## [Task objective]
Take the data below and copy exactly the lines starting at the one with "bpy.context.view_layer.update()" and finishing at the one with "before = set(bpy.data.objects)", both included.

## [Recorded data]
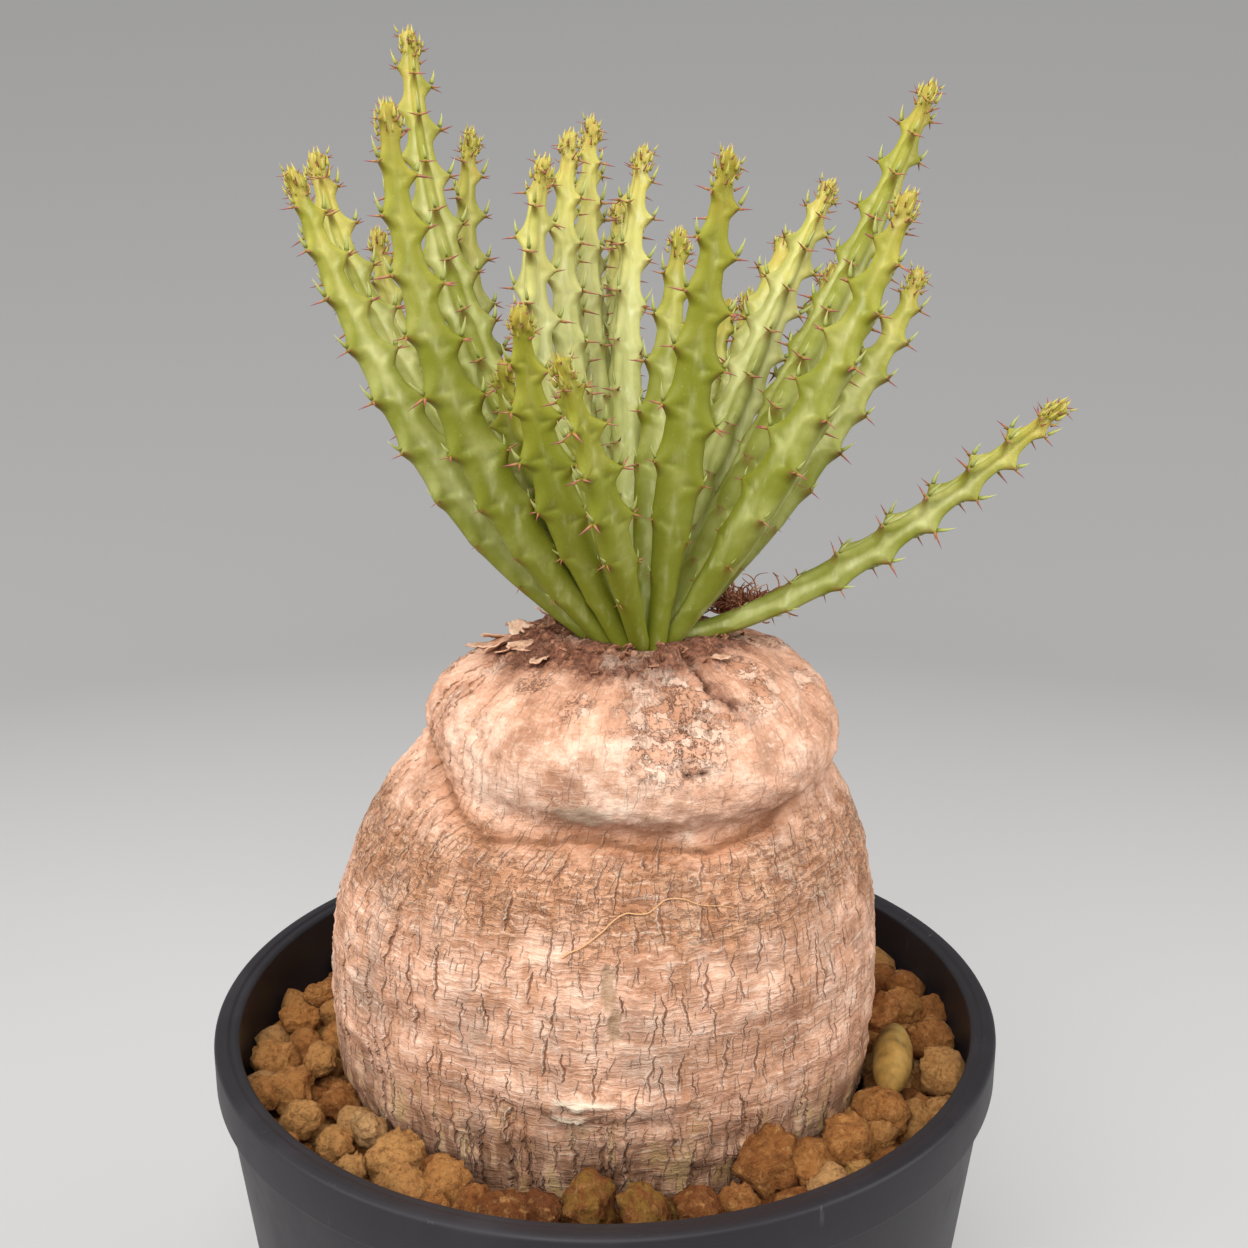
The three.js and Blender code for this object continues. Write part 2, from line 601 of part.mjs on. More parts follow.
// Spine pairs on every second tooth of each rib, and the small leaves that crown the tip
function makeSpikes(path, rings, levels) {
  const spikes = [];
  const plant = (root, direction, length, radius) => {
    if (!hasRoom(root, direction, length, path)) return;
    const sunk = root.clone().addScaledVector(direction, -SPINE_ROOT);
    spikes.push(makeSpike(sunk, direction, length + SPINE_ROOT, radius));
  };
  const corners = 2 * RIBS;
  for (let i = 1; i < levels.length; i += 2) {
    const ring = rings[BARE_LEVELS.length + i];
    const above = rings[BARE_LEVELS.length + i + 1] ?? ring;
    const below = rings[BARE_LEVELS.length + i - 1];
    for (let rib = 0; rib < RIBS; rib++) {
      if (((i - 1) / 2 + rib) % 2 !== 0) continue;
      const corner = 2 * rib;
      const tooth = ring[corner];
      const left = ring[(corner + corners - 1) % corners];
      const right = ring[(corner + 1) % corners];
      const heart = left.clone().add(right).multiplyScalar(0.5);
      const outward = tooth.clone().sub(heart).normalize();
      const sideways = right.clone().sub(left).normalize();
      const flanks = [[right, below[corner], 1], [left, above[corner], -1]];
      for (const [valley, crest, side] of flanks) {
        const root = tooth.clone().multiplyScalar(1 - 2 * SPINE_DROP);
        root.addScaledVector(valley, SPINE_DROP).addScaledVector(crest, SPINE_DROP);
        const aim = splay(outward, sideways.clone().multiplyScalar(side), SPINE_SPREAD);
        plant(root, aim, SPINE_LENGTH, SPINE_RADIUS);
      }
    }
  }
  const { centre, along, across } = stemFrame(path, path.length - TIP_LENGTH / 2);
  for (let leaf = 0; leaf < LEAFLETS; leaf++) {
    const outward = across.clone().applyAxisAngle(along, TURN * leaf / LEAFLETS);
    plant(centre, splay(along, outward, LEAFLET_SPREAD), LEAFLET_LENGTH, LEAFLET_RADIUS);
  }
  return spikes;
}

function makeStem(path, stemNumber, caudexCutter) {
  const levels = toothLevels(path);
  const rings = stemRings(path, stemNumber, levels);
  const sunk = stemFrame(path, -STEM_SINK).centre;
  let stem = toSolid(skin(sunk, rings, stemFrame(path, path.length).centre));
  for (const spike of makeSpikes(path, rings, levels)) stem = stem.add(toSolid(spike));
  return stem.subtract(caudexCutter);
}

const plastic = new THREE.MeshStandardMaterial({ color: 0x26252b, roughness: 0.45, metalness: 0 });
const gravel = new THREE.MeshStandardMaterial({ color: 0xa8672a, roughness: 0.95, metalness: 0 });
const mossyStone = new THREE.MeshStandardMaterial({ color: 0x9a8a3c, roughness: 0.8, metalness: 0 });
const cork = new THREE.MeshStandardMaterial({ color: 0xc89a78, roughness: 0.85, metalness: 0 });
const dryFibre = new THREE.MeshStandardMaterial({ color: 0x6b3522, roughness: 0.9, metalness: 0 });
const greenFlesh = new THREE.MeshStandardMaterial({ color: 0x9fae4a, roughness: 0.5, metalness: 0 });

function namedMesh(name, geometry, material) {
  const mesh = new THREE.Mesh(geometry, material);
  mesh.name = name;
  return mesh;
}

const caudexCutter = toSolid(makeCaudex(GAP));
const pebbleCutter = toSolid(makePebble(GAP));

const plant = new THREE.Group();
plant.add(namedMesh("pot", makePot(), plastic));
plant.add(namedMesh("gravel_bed", makeGravelBed(caudexCutter, pebbleCutter), gravel));
plant.add(namedMesh("mossy_pebble", toGeometry(toSolid(makePebble(0))), mossyStone));
plant.add(namedMesh("caudex", toGeometry(toSolid(makeCaudex(0))), cork));
plant.add(namedMesh("fibre_tuft", toGeometry(makeFibreTuft(caudexCutter)), dryFibre));
paths.forEach((path, i) => {
  const name = `stem_${String(i + 1).padStart(2, "0")}`;
  plant.add(namedMesh(name, toGeometry(makeStem(path, i, caudexCutter)), greenFlesh));
});

export default plant;
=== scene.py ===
"""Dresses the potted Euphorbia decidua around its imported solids.

A corky two-storey caudex stands in coarse volcanic gravel in a round black plastic pot, and a tuft
of ribbed, toothed, spined green stems grows from its crown. Every shape is worked out in
millimetres, with the origin under the middle of the pot, and brought to metres when its mesh is
finished.
"""

from __future__ import annotations

import logging
import math
from collections.abc import Callable, Iterable, Sequence
from dataclasses import dataclass, field

import bmesh
import bpy
import numpy as np
from bpy.types import Material, Mesh, Node, NodeSocket, NodeTree, Object
from mathutils import Matrix, Vector


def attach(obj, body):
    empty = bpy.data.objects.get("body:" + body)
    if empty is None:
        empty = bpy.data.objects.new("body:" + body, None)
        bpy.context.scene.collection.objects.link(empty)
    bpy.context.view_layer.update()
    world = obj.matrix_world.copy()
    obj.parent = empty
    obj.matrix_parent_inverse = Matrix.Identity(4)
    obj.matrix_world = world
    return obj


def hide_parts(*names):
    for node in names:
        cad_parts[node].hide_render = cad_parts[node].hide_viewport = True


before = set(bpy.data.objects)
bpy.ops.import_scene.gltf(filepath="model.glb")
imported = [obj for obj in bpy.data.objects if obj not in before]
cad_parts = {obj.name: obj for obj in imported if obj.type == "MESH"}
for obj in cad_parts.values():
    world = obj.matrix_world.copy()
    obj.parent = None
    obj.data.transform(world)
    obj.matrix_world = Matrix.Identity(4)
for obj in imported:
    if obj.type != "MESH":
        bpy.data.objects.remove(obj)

LOG = logging.getLogger("potted_euphorbia")

METRES_PER_MM = 0.001
TURN = 2 * math.pi


def colour(code: str) -> tuple[float, float, float, float]:
    """Turns a screen colour into the linear colour that shaders use.

    Args:
        code: Six hexadecimal digits.

    Returns:
        Red, green, blue and full opacity.
    """
    screen = [int(code[start:start + 2], 16) / 255 for start in (0, 2, 4)]
    linear = [value / 12.92 if value <= 0.04045 else ((value + 0.055) / 1.055) ** 2.4 for value in screen]
    return (*linear, 1.0)


def smoothstep(value: np.ndarray, low: float, high: float) -> np.ndarray:
    """Rises smoothly from 0 at the low value to 1 at the high one, or falls if low is above high."""
    share = np.clip((value - low) / (high - low), 0, 1)
    return share * share * (3 - 2 * share)


def operator_pair(operation: str) -> tuple[Callable, Callable]:
    """Makes a field's method for an operator, and the one for a field on its right side.

    Args:
        operation: The operation of the node that works it out.

    Returns:
        Both methods.
    """
    def forward(self: Field, other: Value) -> Field:
        """Works out the field with the other value."""
        return self.nodes.arithmetic(operation, self, other)

    def backward(self: Field, other: Value) -> Field:
        """Works out the other value with the field."""
        return self.nodes.arithmetic(operation, other, self)

    return forward, backward


class Field:
    """One value in a node tree. Sums and products of fields add the nodes that work them out."""

    def __init__(self, nodes: Nodes, socket: NodeSocket) -> None:
        """Keeps the tree and the output socket."""
        self.nodes = nodes
        self.socket = socket

    @property
    def is_vector(self) -> bool:
        """Whether the value is a vector or a colour."""
        return self.socket.type in {"VECTOR", "RGBA"}

    __add__, __radd__ = operator_pair("ADD")
    __sub__, __rsub__ = operator_pair("SUBTRACT")
    __mul__, __rmul__ = operator_pair("MULTIPLY")
    __truediv__, __rtruediv__ = operator_pair("DIVIDE")
    __pow__, __rpow__ = operator_pair("POWER")

    def __abs__(self) -> Field:
        """Size without sign."""
        return self.nodes.math("ABSOLUTE", self)

    def clamped(self) -> Field:
        """Kept between 0 and 1."""
        return self.nodes.math("MAXIMUM", self.nodes.math("MINIMUM", self, 1.0), 0.0)

    def part(self, axis: int) -> Field:
        """One component of a vector, by its axis."""
        return self.nodes.out("ShaderNodeSeparateXYZ", {0: self}, output=axis)

    def unit(self) -> Field:
        """The vector at length one."""
        return self.nodes.out("ShaderNodeVectorMath", {0: self}, operation="NORMALIZE")

    def cross(self, other: Value) -> Field:
        """Cross product."""
        return self.nodes.arithmetic("CROSS_PRODUCT", self, other)

    def above(self, limit: Value) -> Field:
        """1 where the value is over a limit, otherwise 0."""
        return self.nodes.math("GREATER_THAN", self, limit)

    def coated(self, *coats: tuple[Value, Field | str]) -> Field:
        """The colour under coats of others.

        Args:
            coats: The share of each coat, and its field or screen colour.

        Returns:
            The colour.
        """
        tint = self
        for share, coat in coats:
            tint = self.nodes.blend(share, tint, colour(coat) if isinstance(coat, str) else coat)
        return tint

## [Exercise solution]
    bpy.context.view_layer.update()
    world = obj.matrix_world.copy()
    obj.parent = empty
    obj.matrix_parent_inverse = Matrix.Identity(4)
    obj.matrix_world = world
    return obj


def hide_parts(*names):
    for node in names:
        cad_parts[node].hide_render = cad_parts[node].hide_viewport = True


before = set(bpy.data.objects)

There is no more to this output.